On transmission: Power Advisory thinks the transmission planning framework is going to come into question. The AESO produces transmission plans and it's underpinned by regulation, and the general framework in Alberta is to build the transmission to accommodate the generation. Considering that development of renewables will likely not occur in the same location of the retiring coal units, there is potential for new transmission to be developed to accommodate renewables. If this occurs, it will put upward pressure on transmission rates, and Alberta's cost to customer transmission rates are already some of the highest across Canada.
On the stranded cost implications of the planned coal retirements: the newest of the coal-fired plants were built or came online in 2011, and are now facing a mandatory retirement in 2030. That's a lot of stranded capital when you give up 30 years, give or take, of expected operations.

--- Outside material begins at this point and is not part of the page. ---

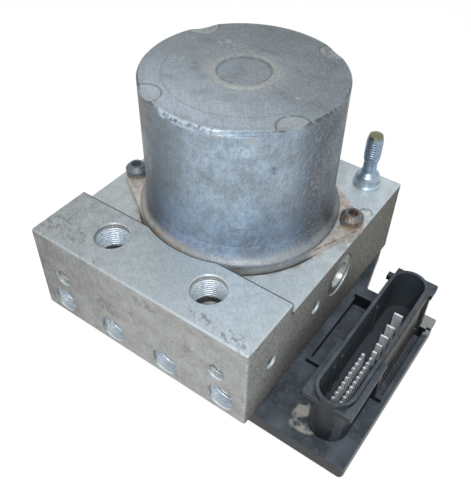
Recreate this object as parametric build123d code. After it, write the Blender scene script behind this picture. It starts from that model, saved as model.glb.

There's roughly 2500 megawatts that that conversation applies to. What are the stranded costs that have been created by this policy and how should they be compensated for those costs?
A secondary conversation that should be taking place, but it isn't clear, is how do you stagger coal retirements over the next 15 years in a transparent and sustainable way. Where is the funding for this stranded cost coming from? Is this like a utility distribution level bill adder? The carbon tax itself that they're collecting could be a funder. There's numerous ways they could structure this but it's unclear whether it has been discussed publicly.